A Republican columnist remarked that Bush’s circle is " more inbred, secretive, and vindictive than the Mafia.” The testimony of former Treasury Secretary Paul O’Neill and Richard Clarke makes it clear the administration was talking about grabbing Iraq’s oil long before 9/11. The so-called Downing Street Memo could also be seen as making this case. It did eventually become clear that either intelligence was misused to sell the war or the intelligence the administration had was just plain wrong. Almost three years after the invasion, a high-ranking CIA official went on the record. Soon after retiring, Paul L. Pilar, formerly national intelligence officer for the Near East and South Asia, said the administration misused the intelligence it had been given.
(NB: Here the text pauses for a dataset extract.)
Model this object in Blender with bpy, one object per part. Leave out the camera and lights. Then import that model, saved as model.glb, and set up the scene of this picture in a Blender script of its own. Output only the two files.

The whole body of intelligence suggested there would be a “messy aftermath” and that going to war was not in the national interest. He dismissed the findings of the Silverman-Robb Commission on whether intelligence had been cooked and the interim report of the Senate Intelligence Committee. Those documents only were concerned with whether there had been the crudest attempts at politicization. There were many subtle pressures, and the administration continually framed questions to get answers it wanted to confirm a policy already decided upon.

The CIA was estimating then that by 2015, 75% of Middle Eastern oil would go to Asia, mainly China. However, Donald Rumsfeld later said, that the war had “nothing to do with oil, literally nothing to do with oil.” Even before the war, the Neo Conservatives had a plan in place to sell off Iraq’s oil fields, but that plan ran into problems, including the fears of American firms that it could damage the OPEC price structure. Vice President Cheney’s office came up with a 323-page plan B on behalf of the big oil interests, which is now being implemented. However, in 2003, the American-dominated oil ministry said that almost none of its previous contracts with foreign firms would be honored. In 2005 and 2006, the Iraqis worked out Production Sharing Agreements (PSAs) with American firms. Most oil countries avoid PSAs because they hold down the producer’s share of the profits.